When we ignore the participants and just deliver the plan. We get faster and louder in a hurry to get to the final exercise and finish on time.
Just the two of us
When one or two participants enthusiastically engage with an idea or activity, and we latch onto this and deliver the rest of the session solely to them, more or less ignoring the others.
The Monkey Trap
A monkey puts its hand into a jar to steal a ball of rice. The neck of the jar is too narrow for the monkey to remove their hand whilst holding the rice. Unwilling to give up on the rice the monkey is trapped.
Those times when we hold on so tightly to an idea or outcome that we fail to see it is the very thing that is stalling the process.
Bad Decision or Fallacious Thinking?
The thing about facilitation fallacies is that they appear to make logical sense to the facilitator in that particular moment. In some cases the fallacious proposition comes from a third party. Other times, and perhaps more commonly, the fallacy sits firmly within the mindset of the practitioner and might more accurately come under the heading of a cognitive bias.

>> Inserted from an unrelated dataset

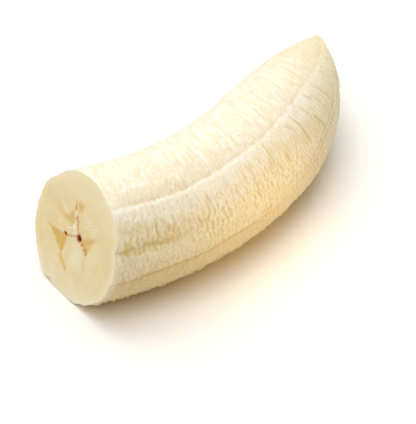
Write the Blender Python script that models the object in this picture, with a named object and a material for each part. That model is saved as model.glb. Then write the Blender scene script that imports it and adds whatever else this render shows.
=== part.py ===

Sometimes, on reflection, the fallacy itself is obvious but more often it is the decisions that result from fallacious thinking that stand out. We recognise the ‘bad’ decision, but not the fallacy. The problem with this is that any feedback or reflection focuses on the decision itself as the mistake rather than the thinking that justified it. As a result, whilst the facilitator may resolve never to make that mistake/decision again, the fallacious inferences will be repeated in different contexts. This then adds to the cognitive load of the practitioner as they try to remember an ever-increasing catalogue of things not to do again.
Recognising our fallacies and cognitive biases means we can intercept them. If you know you have a tendency to a Santa/Just World type resentment you might find a phrase to say to yourself when you feel it coming on: "Acknowledge and Accept, Adapt and Act", "What is the facilitator not accepting here?", or my personal favourite "What have you got for me this time Santa!". Simply bringing an awareness to the pattern of thinking is normally enough to get you back on track.